Fourier transform of even real function

Question

Let $f(t)$ be an even function, so that $f(t) = f(-t)$. Let $F(\omega)$ be its Fourier Transform. Prove that $F(\omega)$ is real and even too (in $\omega$).
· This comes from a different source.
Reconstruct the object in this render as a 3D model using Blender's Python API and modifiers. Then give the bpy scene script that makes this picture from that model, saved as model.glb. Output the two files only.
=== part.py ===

An attempt could be the following:

$$F(\omega) = \int_{-\infty}^{+\infty} f(t) e^{-j \omega t} dt = \int_{-\infty}^0 f(t) e^{-j \omega t} dt + \int_0^{+\infty} f(t) e^{-j \omega t} dt$$

The variable $-t$ can be used in the first integral instead of $t$:

$$F(\omega) = \int_{+\infty}^0 - f(-t) e^{j \omega t} dt + \int_0^{+\infty} f(t) e^{-j \omega t} dt = \int_0^{+\infty} f(-t) e^{j \omega t} dt + \int_0^{+\infty} f(t) e^{-j \omega t} dt$$

$$F(\omega) = \int_0^{+\infty} f(t) \left( e^{j \omega t} + e^{-j \omega t} \right) dt = 2\int_0^{+\infty} f(t) \cos (\omega t) dt$$

$f(t) \cos (\omega t)$ is even in $t$, being the product of two even functions. $\cos (\omega t)$ is even in $\omega$. But now? What considerations can be added to prove that the resulting $F(\omega)$ is even in $\omega$?

Answer 1

Use the substitution $z=-t$. Here a very detailed solution: $F(w)=\int_{-\infty}^{\infty}{f(t)e^{-iwt}dt} = \int_{-\infty}^{\infty}{f(-t)e^{-iwt}dt} = -\int_{-\infty}^{\infty}{f(-t)e^{iw(-t)}(-1)dt} = -\int_{\infty}^{-\infty}{f(z)e^{iwz}dz}=\int_{-\infty}^{\infty}{f(z)e^{iwz}dz}=\int_{-\infty}^{\infty}{f(z)e^{-i(-w)z}dz}=F(-w)$